Print the entire listing. Each line must match the original exactly.

────

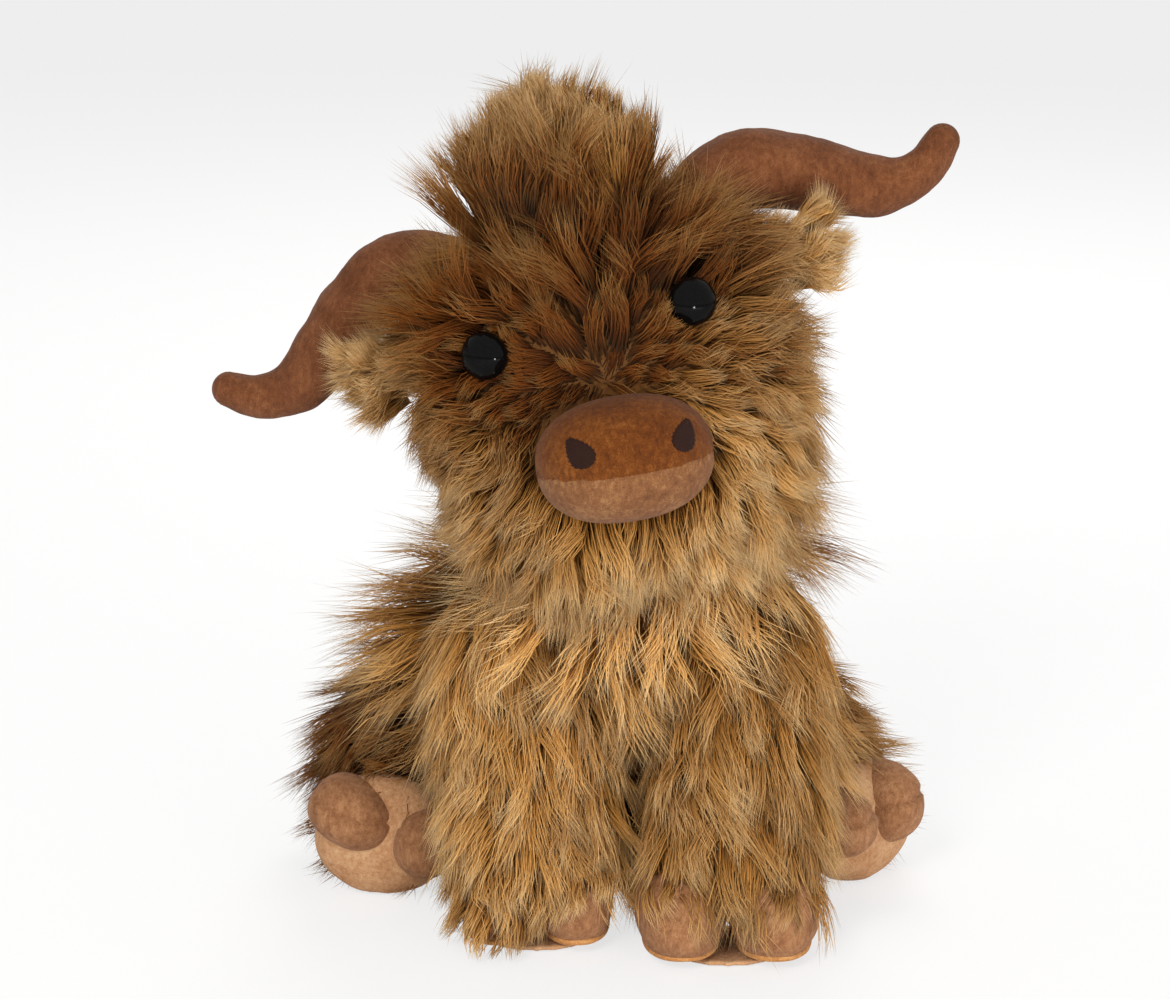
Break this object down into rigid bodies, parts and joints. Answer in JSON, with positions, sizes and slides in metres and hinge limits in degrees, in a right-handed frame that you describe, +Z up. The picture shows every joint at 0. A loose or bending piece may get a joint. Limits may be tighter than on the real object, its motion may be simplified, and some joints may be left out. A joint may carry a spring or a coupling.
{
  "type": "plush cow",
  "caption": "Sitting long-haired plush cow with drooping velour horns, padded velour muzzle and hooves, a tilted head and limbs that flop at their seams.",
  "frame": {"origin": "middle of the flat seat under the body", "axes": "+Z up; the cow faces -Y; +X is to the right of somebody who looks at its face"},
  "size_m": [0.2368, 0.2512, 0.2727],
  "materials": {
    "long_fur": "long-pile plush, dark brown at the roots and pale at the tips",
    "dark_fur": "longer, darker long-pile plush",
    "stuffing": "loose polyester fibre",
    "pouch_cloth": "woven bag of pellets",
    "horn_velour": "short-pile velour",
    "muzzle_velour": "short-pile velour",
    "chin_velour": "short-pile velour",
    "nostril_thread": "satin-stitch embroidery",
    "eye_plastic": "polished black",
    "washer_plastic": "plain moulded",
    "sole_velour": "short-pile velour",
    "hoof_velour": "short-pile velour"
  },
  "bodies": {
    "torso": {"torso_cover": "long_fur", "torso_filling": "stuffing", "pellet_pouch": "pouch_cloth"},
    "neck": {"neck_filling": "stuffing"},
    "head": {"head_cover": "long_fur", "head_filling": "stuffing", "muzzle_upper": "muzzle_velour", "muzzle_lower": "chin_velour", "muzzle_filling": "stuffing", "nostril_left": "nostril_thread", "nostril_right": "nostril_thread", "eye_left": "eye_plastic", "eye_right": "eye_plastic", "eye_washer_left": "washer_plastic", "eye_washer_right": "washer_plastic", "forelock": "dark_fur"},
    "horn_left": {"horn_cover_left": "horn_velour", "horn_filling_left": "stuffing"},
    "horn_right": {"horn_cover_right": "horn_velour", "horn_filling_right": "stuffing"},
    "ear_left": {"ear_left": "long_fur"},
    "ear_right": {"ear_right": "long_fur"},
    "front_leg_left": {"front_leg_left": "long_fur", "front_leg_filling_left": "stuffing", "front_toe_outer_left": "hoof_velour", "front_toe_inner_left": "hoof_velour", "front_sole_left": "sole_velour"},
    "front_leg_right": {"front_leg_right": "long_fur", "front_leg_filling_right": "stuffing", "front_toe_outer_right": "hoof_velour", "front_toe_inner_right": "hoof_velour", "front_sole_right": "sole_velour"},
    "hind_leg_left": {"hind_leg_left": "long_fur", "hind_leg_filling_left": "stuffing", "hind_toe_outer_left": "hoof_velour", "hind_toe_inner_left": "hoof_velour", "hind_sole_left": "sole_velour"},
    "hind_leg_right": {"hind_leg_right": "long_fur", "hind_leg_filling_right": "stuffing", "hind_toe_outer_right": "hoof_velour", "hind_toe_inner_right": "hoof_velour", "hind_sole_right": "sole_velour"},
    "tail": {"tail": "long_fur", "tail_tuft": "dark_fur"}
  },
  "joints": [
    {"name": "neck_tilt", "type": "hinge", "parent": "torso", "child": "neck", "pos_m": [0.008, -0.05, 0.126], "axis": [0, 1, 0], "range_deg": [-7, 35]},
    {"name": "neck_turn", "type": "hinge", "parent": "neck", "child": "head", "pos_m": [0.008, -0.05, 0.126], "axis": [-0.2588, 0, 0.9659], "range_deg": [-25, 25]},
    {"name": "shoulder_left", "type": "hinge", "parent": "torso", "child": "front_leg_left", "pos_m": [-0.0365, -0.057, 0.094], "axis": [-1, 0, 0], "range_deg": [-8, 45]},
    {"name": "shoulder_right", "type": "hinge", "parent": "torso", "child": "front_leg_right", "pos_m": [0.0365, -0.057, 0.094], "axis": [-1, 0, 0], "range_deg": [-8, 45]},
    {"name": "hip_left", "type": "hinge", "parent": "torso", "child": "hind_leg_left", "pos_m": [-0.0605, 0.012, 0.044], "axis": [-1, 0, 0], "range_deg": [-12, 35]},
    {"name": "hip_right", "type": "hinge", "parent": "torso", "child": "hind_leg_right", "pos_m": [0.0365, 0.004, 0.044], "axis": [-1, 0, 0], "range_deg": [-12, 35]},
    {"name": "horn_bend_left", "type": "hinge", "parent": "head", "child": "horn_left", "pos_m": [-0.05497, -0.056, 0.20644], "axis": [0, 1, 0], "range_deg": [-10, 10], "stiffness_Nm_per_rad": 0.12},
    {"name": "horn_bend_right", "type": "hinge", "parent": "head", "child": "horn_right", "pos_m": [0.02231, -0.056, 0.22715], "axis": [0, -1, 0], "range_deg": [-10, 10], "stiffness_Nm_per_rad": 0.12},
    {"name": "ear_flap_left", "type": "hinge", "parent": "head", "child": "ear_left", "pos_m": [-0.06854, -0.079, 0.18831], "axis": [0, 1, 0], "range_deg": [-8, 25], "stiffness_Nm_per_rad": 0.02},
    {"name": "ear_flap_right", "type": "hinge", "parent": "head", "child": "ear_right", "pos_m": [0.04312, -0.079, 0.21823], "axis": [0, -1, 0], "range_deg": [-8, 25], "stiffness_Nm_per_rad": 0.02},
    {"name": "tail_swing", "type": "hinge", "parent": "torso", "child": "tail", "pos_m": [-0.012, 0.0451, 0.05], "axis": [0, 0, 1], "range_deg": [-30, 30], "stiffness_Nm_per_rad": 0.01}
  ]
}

────

**TASK ANSWER:**
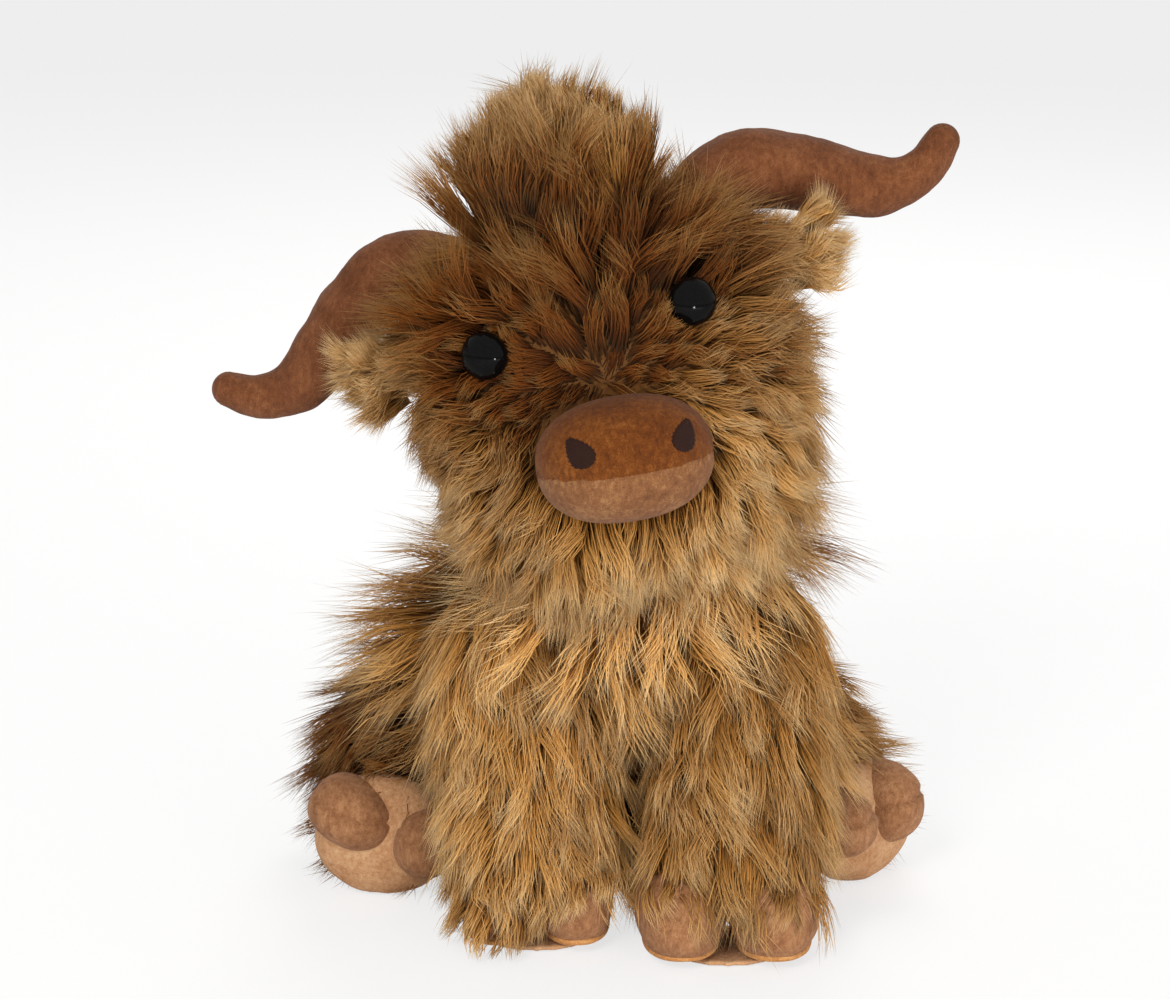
Break this object down into rigid bodies, parts and joints. Answer in JSON, with positions, sizes and slides in metres and hinge limits in degrees, in a right-handed frame that you describe, +Z up. The picture shows every joint at 0. A loose or bending piece may get a joint. Limits may be tighter than on the real object, its motion may be simplified, and some joints may be left out. A joint may carry a spring or a coupling.
{
  "type": "plush cow",
  "caption": "Sitting long-haired plush cow with drooping velour horns, padded velour muzzle and hooves, a tilted head and limbs that flop at their seams.",
  "frame": {"origin": "middle of the flat seat under the body", "axes": "+Z up; the cow faces -Y; +X is to the right of somebody who looks at its face"},
  "size_m": [0.2368, 0.2512, 0.2727],
  "materials": {
    "long_fur": "long-pile plush, dark brown at the roots and pale at the tips",
    "dark_fur": "longer, darker long-pile plush",
    "stuffing": "loose polyester fibre",
    "pouch_cloth": "woven bag of pellets",
    "horn_velour": "short-pile velour",
    "muzzle_velour": "short-pile velour",
    "chin_velour": "short-pile velour",
    "nostril_thread": "satin-stitch embroidery",
    "eye_plastic": "polished black",
    "washer_plastic": "plain moulded",
    "sole_velour": "short-pile velour",
    "hoof_velour": "short-pile velour"
  },
  "bodies": {
    "torso": {"torso_cover": "long_fur", "torso_filling": "stuffing", "pellet_pouch": "pouch_cloth"},
    "neck": {"neck_filling": "stuffing"},
    "head": {"head_cover": "long_fur", "head_filling": "stuffing", "muzzle_upper": "muzzle_velour", "muzzle_lower": "chin_velour", "muzzle_filling": "stuffing", "nostril_left": "nostril_thread", "nostril_right": "nostril_thread", "eye_left": "eye_plastic", "eye_right": "eye_plastic", "eye_washer_left": "washer_plastic", "eye_washer_right": "washer_plastic", "forelock": "dark_fur"},
    "horn_left": {"horn_cover_left": "horn_velour", "horn_filling_left": "stuffing"},
    "horn_right": {"horn_cover_right": "horn_velour", "horn_filling_right": "stuffing"},
    "ear_left": {"ear_left": "long_fur"},
    "ear_right": {"ear_right": "long_fur"},
    "front_leg_left": {"front_leg_left": "long_fur", "front_leg_filling_left": "stuffing", "front_toe_outer_left": "hoof_velour", "front_toe_inner_left": "hoof_velour", "front_sole_left": "sole_velour"},
    "front_leg_right": {"front_leg_right": "long_fur", "front_leg_filling_right": "stuffing", "front_toe_outer_right": "hoof_velour", "front_toe_inner_right": "hoof_velour", "front_sole_right": "sole_velour"},
    "hind_leg_left": {"hind_leg_left": "long_fur", "hind_leg_filling_left": "stuffing", "hind_toe_outer_left": "hoof_velour", "hind_toe_inner_left": "hoof_velour", "hind_sole_left": "sole_velour"},
    "hind_leg_right": {"hind_leg_right": "long_fur", "hind_leg_filling_right": "stuffing", "hind_toe_outer_right": "hoof_velour", "hind_toe_inner_right": "hoof_velour", "hind_sole_right": "sole_velour"},
    "tail": {"tail": "long_fur", "tail_tuft": "dark_fur"}
  },
  "joints": [
    {"name": "neck_tilt", "type": "hinge", "parent": "torso", "child": "neck", "pos_m": [0.008, -0.05, 0.126], "axis": [0, 1, 0], "range_deg": [-7, 35]},
    {"name": "neck_turn", "type": "hinge", "parent": "neck", "child": "head", "pos_m": [0.008, -0.05, 0.126], "axis": [-0.2588, 0, 0.9659], "range_deg": [-25, 25]},
    {"name": "shoulder_left", "type": "hinge", "parent": "torso", "child": "front_leg_left", "pos_m": [-0.0365, -0.057, 0.094], "axis": [-1, 0, 0], "range_deg": [-8, 45]},
    {"name": "shoulder_right", "type": "hinge", "parent": "torso", "child": "front_leg_right", "pos_m": [0.0365, -0.057, 0.094], "axis": [-1, 0, 0], "range_deg": [-8, 45]},
    {"name": "hip_left", "type": "hinge", "parent": "torso", "child": "hind_leg_left", "pos_m": [-0.0605, 0.012, 0.044], "axis": [-1, 0, 0], "range_deg": [-12, 35]},
    {"name": "hip_right", "type": "hinge", "parent": "torso", "child": "hind_leg_right", "pos_m": [0.0365, 0.004, 0.044], "axis": [-1, 0, 0], "range_deg": [-12, 35]},
    {"name": "horn_bend_left", "type": "hinge", "parent": "head", "child": "horn_left", "pos_m": [-0.05497, -0.056, 0.20644], "axis": [0, 1, 0], "range_deg": [-10, 10], "stiffness_Nm_per_rad": 0.12},
    {"name": "horn_bend_right", "type": "hinge", "parent": "head", "child": "horn_right", "pos_m": [0.02231, -0.056, 0.22715], "axis": [0, -1, 0], "range_deg": [-10, 10], "stiffness_Nm_per_rad": 0.12},
    {"name": "ear_flap_left", "type": "hinge", "parent": "head", "child": "ear_left", "pos_m": [-0.06854, -0.079, 0.18831], "axis": [0, 1, 0], "range_deg": [-8, 25], "stiffness_Nm_per_rad": 0.02},
    {"name": "ear_flap_right", "type": "hinge", "parent": "head", "child": "ear_right", "pos_m": [0.04312, -0.079, 0.21823], "axis": [0, -1, 0], "range_deg": [-8, 25], "stiffness_Nm_per_rad": 0.02},
    {"name": "tail_swing", "type": "hinge", "parent": "torso", "child": "tail", "pos_m": [-0.012, 0.0451, 0.05], "axis": [0, 0, 1], "range_deg": [-30, 30], "stiffness_Nm_per_rad": 0.01}
  ]
}